Okay, so it sounds like what you’re arguing is that Christians misuse certain types of art. After all, a well-crafted sermon or church service (liturgy) can be beautiful art, as well.
So the issue is that we’re not utilizing the inherent power that certain art forms (e.g. music, painting, or architecture) have, and instead are creating what amounts to sub-par art because we are anachronistically imposing the rules of good art for some forms (e.g. sermons) on other forms (e.g. music and painting).
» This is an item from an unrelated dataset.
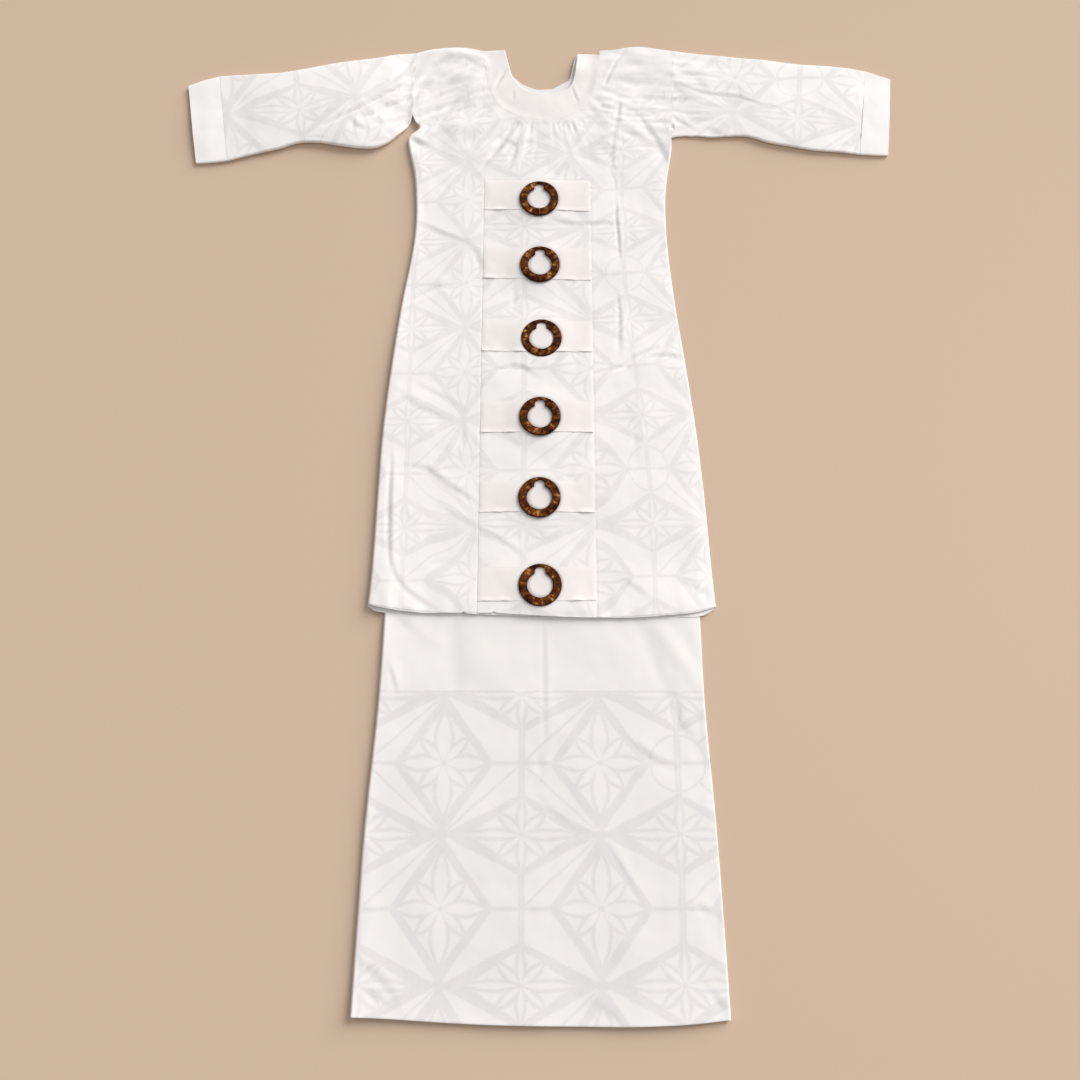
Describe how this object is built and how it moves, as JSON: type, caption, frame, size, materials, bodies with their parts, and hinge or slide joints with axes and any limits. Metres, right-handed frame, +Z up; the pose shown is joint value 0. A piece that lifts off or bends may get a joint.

Certainly good food for thought.
Ladd,
Telling your child she is loved is one thing, but giving her a hug is better. You can’t express in words what the hug can do. With art, we can express things that words cannot, and I don’t think Christians are taking advantage of the artistic abilities we’ve been given.
Thanks, Adam.
And don’t worry: I’m not interpreting that as you wanting a hug 🙂
Brian, thank you for the new quote for my sig file rotation. Adam, spot on. I find modern Christian music particularly annoying. (Overuse of the word ‘awesome’ kills the awesomeness.) As for why there is so much religious purple prose, that is a very good question. Relativism and the subsequent softening of God immediately popped into my head, but nothing more coherent at the moment. Oh, yes, Ladd triggered something: in most modern art, especially storytelling, authors and artists try to control the story, tell the moral they want to tell. I guess it is part of the softening of God–instead of “Thy will be done” more ‘my will be done’ because we rational and enlightened people know what is best. In taking control of art, and our lives, we lose some bit of Truth. We know less than we think we know. It shows.